══ DATA EXCERPT

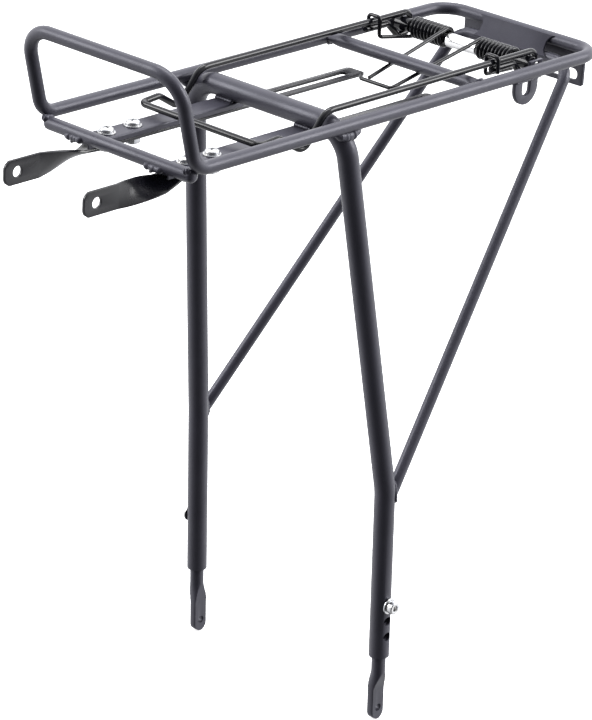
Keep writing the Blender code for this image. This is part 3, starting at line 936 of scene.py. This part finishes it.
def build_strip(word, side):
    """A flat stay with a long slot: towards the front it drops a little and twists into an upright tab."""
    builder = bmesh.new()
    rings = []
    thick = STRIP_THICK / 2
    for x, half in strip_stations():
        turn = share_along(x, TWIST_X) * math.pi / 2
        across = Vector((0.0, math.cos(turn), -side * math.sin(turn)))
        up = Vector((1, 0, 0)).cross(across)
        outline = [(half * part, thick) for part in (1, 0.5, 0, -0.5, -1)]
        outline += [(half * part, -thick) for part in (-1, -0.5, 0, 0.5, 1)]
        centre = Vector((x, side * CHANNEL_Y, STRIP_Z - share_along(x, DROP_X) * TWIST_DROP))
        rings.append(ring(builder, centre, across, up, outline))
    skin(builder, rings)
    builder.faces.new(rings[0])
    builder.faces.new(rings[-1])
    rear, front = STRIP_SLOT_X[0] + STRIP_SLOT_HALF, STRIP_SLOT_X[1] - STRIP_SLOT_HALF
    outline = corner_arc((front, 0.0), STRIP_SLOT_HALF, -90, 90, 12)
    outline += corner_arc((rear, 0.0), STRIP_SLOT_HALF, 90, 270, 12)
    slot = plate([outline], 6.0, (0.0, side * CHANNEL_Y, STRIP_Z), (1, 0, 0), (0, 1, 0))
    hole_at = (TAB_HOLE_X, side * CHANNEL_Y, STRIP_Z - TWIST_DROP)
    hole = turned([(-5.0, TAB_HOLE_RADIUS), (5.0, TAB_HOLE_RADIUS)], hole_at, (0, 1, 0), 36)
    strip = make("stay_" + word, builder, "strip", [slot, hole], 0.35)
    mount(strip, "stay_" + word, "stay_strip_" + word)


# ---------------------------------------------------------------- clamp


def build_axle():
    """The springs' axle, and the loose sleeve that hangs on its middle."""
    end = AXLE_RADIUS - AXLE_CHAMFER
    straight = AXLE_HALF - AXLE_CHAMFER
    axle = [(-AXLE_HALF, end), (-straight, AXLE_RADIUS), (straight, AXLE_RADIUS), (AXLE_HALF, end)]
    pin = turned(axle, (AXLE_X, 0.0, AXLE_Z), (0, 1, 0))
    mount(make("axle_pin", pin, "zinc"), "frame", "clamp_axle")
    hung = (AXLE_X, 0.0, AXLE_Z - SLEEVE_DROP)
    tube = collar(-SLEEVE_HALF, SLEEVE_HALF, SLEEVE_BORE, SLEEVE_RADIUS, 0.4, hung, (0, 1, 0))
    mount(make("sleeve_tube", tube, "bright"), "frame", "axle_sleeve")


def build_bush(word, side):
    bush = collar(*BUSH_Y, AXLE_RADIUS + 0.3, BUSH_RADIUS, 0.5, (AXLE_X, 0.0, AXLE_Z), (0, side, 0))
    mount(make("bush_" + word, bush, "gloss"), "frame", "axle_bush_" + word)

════

**REQUEST:** Quote the entire listing above exactly.

**RESPONSE TO THIS TASK:**
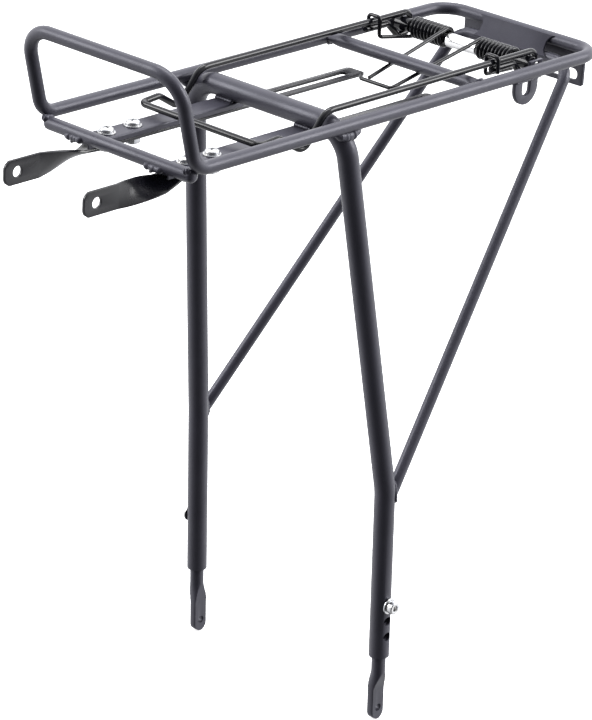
Keep writing the Blender code for this image. This is part 3, starting at line 936 of scene.py. This part finishes it.
def build_strip(word, side):
    """A flat stay with a long slot: towards the front it drops a little and twists into an upright tab."""
    builder = bmesh.new()
    rings = []
    thick = STRIP_THICK / 2
    for x, half in strip_stations():
        turn = share_along(x, TWIST_X) * math.pi / 2
        across = Vector((0.0, math.cos(turn), -side * math.sin(turn)))
        up = Vector((1, 0, 0)).cross(across)
        outline = [(half * part, thick) for part in (1, 0.5, 0, -0.5, -1)]
        outline += [(half * part, -thick) for part in (-1, -0.5, 0, 0.5, 1)]
        centre = Vector((x, side * CHANNEL_Y, STRIP_Z - share_along(x, DROP_X) * TWIST_DROP))
        rings.append(ring(builder, centre, across, up, outline))
    skin(builder, rings)
    builder.faces.new(rings[0])
    builder.faces.new(rings[-1])
    rear, front = STRIP_SLOT_X[0] + STRIP_SLOT_HALF, STRIP_SLOT_X[1] - STRIP_SLOT_HALF
    outline = corner_arc((front, 0.0), STRIP_SLOT_HALF, -90, 90, 12)
    outline += corner_arc((rear, 0.0), STRIP_SLOT_HALF, 90, 270, 12)
    slot = plate([outline], 6.0, (0.0, side * CHANNEL_Y, STRIP_Z), (1, 0, 0), (0, 1, 0))
    hole_at = (TAB_HOLE_X, side * CHANNEL_Y, STRIP_Z - TWIST_DROP)
    hole = turned([(-5.0, TAB_HOLE_RADIUS), (5.0, TAB_HOLE_RADIUS)], hole_at, (0, 1, 0), 36)
    strip = make("stay_" + word, builder, "strip", [slot, hole], 0.35)
    mount(strip, "stay_" + word, "stay_strip_" + word)


# ---------------------------------------------------------------- clamp


def build_axle():
    """The springs' axle, and the loose sleeve that hangs on its middle."""
    end = AXLE_RADIUS - AXLE_CHAMFER
    straight = AXLE_HALF - AXLE_CHAMFER
    axle = [(-AXLE_HALF, end), (-straight, AXLE_RADIUS), (straight, AXLE_RADIUS), (AXLE_HALF, end)]
    pin = turned(axle, (AXLE_X, 0.0, AXLE_Z), (0, 1, 0))
    mount(make("axle_pin", pin, "zinc"), "frame", "clamp_axle")
    hung = (AXLE_X, 0.0, AXLE_Z - SLEEVE_DROP)
    tube = collar(-SLEEVE_HALF, SLEEVE_HALF, SLEEVE_BORE, SLEEVE_RADIUS, 0.4, hung, (0, 1, 0))
    mount(make("sleeve_tube", tube, "bright"), "frame", "axle_sleeve")


def build_bush(word, side):
    bush = collar(*BUSH_Y, AXLE_RADIUS + 0.3, BUSH_RADIUS, 0.5, (AXLE_X, 0.0, AXLE_Z), (0, side, 0))
    mount(make("bush_" + word, bush, "gloss"), "frame", "axle_bush_" + word)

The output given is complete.